= Aim =
Copy exactly the lines from the one containing "template_sheet();" through the one containing "from mathutils import Vector, noise", both included, and nothing else.

+-------+

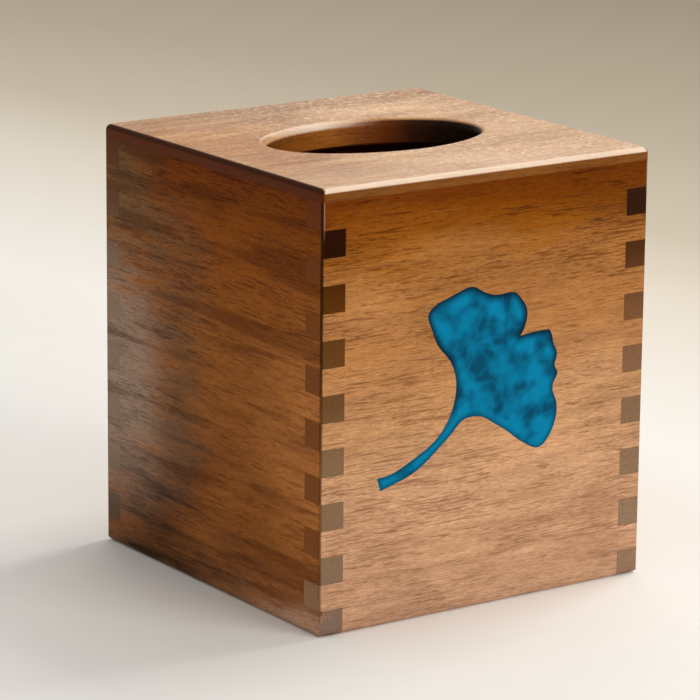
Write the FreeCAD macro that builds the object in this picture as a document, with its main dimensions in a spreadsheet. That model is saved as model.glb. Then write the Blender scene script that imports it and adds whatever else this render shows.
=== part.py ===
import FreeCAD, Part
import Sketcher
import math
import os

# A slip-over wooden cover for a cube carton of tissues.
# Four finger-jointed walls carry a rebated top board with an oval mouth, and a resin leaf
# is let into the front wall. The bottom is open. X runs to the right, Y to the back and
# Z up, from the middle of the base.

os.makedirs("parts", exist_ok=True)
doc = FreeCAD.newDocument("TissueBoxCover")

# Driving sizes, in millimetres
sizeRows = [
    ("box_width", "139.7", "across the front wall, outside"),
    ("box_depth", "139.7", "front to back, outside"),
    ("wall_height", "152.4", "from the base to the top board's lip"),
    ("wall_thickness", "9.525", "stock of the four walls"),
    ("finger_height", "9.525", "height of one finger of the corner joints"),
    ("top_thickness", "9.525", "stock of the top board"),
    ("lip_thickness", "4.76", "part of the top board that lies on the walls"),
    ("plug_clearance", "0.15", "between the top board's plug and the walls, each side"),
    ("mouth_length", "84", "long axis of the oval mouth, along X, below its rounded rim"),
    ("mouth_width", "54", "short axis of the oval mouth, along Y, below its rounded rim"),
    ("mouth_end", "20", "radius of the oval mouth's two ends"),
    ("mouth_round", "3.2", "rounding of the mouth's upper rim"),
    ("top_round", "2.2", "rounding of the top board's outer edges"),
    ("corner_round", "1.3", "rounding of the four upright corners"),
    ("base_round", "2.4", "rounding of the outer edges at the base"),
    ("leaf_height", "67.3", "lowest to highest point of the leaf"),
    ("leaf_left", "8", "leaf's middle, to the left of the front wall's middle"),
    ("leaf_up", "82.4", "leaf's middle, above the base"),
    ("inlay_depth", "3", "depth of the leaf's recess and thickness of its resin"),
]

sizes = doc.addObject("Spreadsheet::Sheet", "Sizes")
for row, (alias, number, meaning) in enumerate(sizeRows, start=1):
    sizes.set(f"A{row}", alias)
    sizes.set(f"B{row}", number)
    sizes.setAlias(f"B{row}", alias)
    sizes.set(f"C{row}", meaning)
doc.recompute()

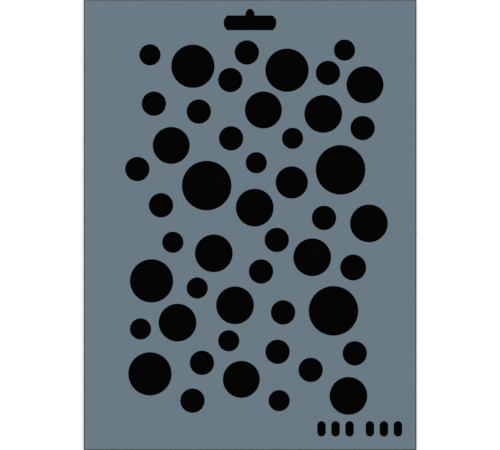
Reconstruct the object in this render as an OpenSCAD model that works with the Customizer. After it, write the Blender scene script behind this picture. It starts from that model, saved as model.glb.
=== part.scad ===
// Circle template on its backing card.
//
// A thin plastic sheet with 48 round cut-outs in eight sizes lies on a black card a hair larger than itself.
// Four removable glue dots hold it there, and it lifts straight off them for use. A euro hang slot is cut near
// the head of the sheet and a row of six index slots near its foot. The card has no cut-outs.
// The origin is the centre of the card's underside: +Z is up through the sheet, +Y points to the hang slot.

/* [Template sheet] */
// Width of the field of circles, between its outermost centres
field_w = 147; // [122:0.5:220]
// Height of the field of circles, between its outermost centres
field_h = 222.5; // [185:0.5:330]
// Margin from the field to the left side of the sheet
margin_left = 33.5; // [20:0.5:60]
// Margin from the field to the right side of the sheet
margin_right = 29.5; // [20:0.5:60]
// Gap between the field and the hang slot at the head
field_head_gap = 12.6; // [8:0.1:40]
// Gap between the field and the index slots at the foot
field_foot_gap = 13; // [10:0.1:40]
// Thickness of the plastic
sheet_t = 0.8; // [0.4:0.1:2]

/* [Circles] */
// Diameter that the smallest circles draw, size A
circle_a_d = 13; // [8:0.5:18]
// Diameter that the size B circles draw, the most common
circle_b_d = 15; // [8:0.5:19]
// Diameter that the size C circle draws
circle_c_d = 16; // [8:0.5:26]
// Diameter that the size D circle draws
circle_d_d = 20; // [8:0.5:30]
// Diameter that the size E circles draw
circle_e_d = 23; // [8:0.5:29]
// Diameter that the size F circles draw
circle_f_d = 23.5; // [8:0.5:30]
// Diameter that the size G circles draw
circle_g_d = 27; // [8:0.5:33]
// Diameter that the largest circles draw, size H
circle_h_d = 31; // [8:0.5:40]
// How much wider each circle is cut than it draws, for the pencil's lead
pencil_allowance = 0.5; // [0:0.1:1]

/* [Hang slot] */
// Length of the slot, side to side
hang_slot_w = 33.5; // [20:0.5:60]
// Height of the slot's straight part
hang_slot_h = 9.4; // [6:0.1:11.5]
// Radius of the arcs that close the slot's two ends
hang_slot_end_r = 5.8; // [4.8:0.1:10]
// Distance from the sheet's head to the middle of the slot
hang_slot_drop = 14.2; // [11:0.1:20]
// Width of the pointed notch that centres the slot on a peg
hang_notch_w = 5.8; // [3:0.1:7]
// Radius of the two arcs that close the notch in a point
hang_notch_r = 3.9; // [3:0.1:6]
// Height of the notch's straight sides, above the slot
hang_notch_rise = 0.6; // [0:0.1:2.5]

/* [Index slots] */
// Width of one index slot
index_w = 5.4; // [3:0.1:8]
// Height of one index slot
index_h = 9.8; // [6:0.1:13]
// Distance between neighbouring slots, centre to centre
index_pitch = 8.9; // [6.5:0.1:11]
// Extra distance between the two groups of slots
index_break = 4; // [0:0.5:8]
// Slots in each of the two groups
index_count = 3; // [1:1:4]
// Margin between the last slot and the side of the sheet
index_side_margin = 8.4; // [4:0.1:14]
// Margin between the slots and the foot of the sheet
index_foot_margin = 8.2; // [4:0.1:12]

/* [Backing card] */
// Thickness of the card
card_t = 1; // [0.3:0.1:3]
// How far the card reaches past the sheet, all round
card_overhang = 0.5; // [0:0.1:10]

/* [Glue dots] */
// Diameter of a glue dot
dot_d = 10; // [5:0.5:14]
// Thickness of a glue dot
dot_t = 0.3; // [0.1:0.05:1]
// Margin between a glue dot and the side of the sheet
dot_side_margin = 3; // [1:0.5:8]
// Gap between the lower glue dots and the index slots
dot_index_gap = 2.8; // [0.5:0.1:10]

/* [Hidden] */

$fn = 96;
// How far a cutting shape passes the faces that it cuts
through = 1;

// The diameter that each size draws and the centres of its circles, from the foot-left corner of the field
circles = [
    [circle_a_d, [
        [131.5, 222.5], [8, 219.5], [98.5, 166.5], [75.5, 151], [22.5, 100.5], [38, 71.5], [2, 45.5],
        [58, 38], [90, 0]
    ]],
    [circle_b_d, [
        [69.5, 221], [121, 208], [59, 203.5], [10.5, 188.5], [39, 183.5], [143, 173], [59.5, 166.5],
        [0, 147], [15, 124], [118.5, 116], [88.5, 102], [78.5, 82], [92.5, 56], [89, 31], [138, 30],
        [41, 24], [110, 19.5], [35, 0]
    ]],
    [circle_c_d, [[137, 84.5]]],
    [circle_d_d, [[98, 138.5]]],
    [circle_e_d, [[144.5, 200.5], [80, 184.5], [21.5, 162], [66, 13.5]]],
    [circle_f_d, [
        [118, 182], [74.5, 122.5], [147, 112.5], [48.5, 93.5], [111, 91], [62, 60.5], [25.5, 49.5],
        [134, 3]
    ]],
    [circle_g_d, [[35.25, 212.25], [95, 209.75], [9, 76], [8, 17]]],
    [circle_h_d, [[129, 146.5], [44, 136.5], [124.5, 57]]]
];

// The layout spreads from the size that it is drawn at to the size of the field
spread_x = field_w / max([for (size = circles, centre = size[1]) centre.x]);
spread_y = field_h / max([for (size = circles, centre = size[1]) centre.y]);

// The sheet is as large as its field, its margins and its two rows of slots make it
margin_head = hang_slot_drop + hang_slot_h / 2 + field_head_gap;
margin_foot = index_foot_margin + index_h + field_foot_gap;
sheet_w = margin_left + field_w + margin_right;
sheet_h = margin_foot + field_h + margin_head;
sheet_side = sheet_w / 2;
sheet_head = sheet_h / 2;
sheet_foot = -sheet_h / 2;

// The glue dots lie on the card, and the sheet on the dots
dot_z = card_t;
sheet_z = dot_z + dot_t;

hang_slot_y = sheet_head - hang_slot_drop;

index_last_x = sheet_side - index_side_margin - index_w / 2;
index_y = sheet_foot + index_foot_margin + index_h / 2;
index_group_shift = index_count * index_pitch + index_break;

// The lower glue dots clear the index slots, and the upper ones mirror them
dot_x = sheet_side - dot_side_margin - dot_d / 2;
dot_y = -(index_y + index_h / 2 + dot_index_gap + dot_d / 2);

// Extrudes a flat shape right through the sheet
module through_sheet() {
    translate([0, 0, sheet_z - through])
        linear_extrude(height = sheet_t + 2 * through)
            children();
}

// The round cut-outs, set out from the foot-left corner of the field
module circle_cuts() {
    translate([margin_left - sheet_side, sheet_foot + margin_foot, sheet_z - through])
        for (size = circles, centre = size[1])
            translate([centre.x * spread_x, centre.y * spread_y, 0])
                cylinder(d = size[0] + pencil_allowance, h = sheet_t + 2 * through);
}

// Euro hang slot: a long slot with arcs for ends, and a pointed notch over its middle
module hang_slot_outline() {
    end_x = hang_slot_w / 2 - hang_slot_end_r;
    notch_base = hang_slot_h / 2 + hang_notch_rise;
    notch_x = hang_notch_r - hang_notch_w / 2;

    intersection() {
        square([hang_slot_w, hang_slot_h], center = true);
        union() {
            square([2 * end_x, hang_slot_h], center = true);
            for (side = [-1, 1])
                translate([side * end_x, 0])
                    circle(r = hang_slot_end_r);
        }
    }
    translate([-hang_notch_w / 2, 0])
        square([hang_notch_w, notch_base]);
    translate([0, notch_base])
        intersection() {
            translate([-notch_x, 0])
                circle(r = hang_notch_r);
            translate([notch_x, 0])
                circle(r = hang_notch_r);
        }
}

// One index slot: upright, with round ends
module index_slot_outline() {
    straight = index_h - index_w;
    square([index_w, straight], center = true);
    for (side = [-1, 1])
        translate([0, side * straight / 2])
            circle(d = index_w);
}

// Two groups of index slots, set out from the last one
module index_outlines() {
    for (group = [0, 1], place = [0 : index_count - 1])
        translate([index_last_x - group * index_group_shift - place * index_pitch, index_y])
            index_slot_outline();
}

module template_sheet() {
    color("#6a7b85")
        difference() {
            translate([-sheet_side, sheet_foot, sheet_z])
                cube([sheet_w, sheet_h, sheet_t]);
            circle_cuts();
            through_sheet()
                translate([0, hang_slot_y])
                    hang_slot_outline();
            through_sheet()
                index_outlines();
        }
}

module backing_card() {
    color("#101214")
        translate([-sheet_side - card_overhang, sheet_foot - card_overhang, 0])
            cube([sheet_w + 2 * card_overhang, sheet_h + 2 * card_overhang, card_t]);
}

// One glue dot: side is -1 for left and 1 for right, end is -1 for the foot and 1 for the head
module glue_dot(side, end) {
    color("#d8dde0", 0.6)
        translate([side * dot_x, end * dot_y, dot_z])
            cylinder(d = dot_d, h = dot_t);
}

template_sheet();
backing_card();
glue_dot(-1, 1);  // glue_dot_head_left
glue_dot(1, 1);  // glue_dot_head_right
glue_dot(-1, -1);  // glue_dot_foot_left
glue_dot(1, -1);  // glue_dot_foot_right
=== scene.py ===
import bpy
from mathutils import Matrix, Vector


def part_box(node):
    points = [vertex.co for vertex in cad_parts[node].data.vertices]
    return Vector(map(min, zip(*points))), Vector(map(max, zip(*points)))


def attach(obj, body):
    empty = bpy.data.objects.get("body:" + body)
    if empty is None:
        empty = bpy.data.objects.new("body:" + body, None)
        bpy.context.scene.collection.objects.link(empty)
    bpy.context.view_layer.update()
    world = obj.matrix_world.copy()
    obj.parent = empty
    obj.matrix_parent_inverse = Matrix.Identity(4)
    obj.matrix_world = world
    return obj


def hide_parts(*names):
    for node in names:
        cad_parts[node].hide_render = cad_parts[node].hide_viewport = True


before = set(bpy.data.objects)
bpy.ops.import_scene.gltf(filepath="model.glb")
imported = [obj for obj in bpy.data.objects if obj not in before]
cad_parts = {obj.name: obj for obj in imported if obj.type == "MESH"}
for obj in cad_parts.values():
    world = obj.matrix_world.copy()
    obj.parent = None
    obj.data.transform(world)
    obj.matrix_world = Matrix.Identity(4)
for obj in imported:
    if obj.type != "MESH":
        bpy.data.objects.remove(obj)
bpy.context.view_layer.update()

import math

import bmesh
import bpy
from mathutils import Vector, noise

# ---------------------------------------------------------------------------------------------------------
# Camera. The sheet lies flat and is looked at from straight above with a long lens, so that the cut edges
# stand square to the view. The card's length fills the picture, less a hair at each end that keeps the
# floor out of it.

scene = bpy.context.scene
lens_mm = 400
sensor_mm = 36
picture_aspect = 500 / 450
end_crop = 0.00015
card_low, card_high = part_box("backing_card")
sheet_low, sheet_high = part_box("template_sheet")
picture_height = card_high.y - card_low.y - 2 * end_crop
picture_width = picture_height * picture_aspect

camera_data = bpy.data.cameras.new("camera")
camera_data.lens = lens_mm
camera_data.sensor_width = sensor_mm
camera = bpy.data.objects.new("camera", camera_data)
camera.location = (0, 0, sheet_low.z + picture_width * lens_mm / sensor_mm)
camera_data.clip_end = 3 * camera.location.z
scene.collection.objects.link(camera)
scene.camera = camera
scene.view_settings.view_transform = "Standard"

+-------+

= Written response =
template_sheet();
backing_card();
glue_dot(-1, 1);  // glue_dot_head_left
glue_dot(1, 1);  // glue_dot_head_right
glue_dot(-1, -1);  // glue_dot_foot_left
glue_dot(1, -1);  // glue_dot_foot_right
=== scene.py ===
import bpy
from mathutils import Matrix, Vector


def part_box(node):
    points = [vertex.co for vertex in cad_parts[node].data.vertices]
    return Vector(map(min, zip(*points))), Vector(map(max, zip(*points)))


def attach(obj, body):
    empty = bpy.data.objects.get("body:" + body)
    if empty is None:
        empty = bpy.data.objects.new("body:" + body, None)
        bpy.context.scene.collection.objects.link(empty)
    bpy.context.view_layer.update()
    world = obj.matrix_world.copy()
    obj.parent = empty
    obj.matrix_parent_inverse = Matrix.Identity(4)
    obj.matrix_world = world
    return obj


def hide_parts(*names):
    for node in names:
        cad_parts[node].hide_render = cad_parts[node].hide_viewport = True


before = set(bpy.data.objects)
bpy.ops.import_scene.gltf(filepath="model.glb")
imported = [obj for obj in bpy.data.objects if obj not in before]
cad_parts = {obj.name: obj for obj in imported if obj.type == "MESH"}
for obj in cad_parts.values():
    world = obj.matrix_world.copy()
    obj.parent = None
    obj.data.transform(world)
    obj.matrix_world = Matrix.Identity(4)
for obj in imported:
    if obj.type != "MESH":
        bpy.data.objects.remove(obj)
bpy.context.view_layer.update()

import math

import bmesh
import bpy
from mathutils import Vector, noise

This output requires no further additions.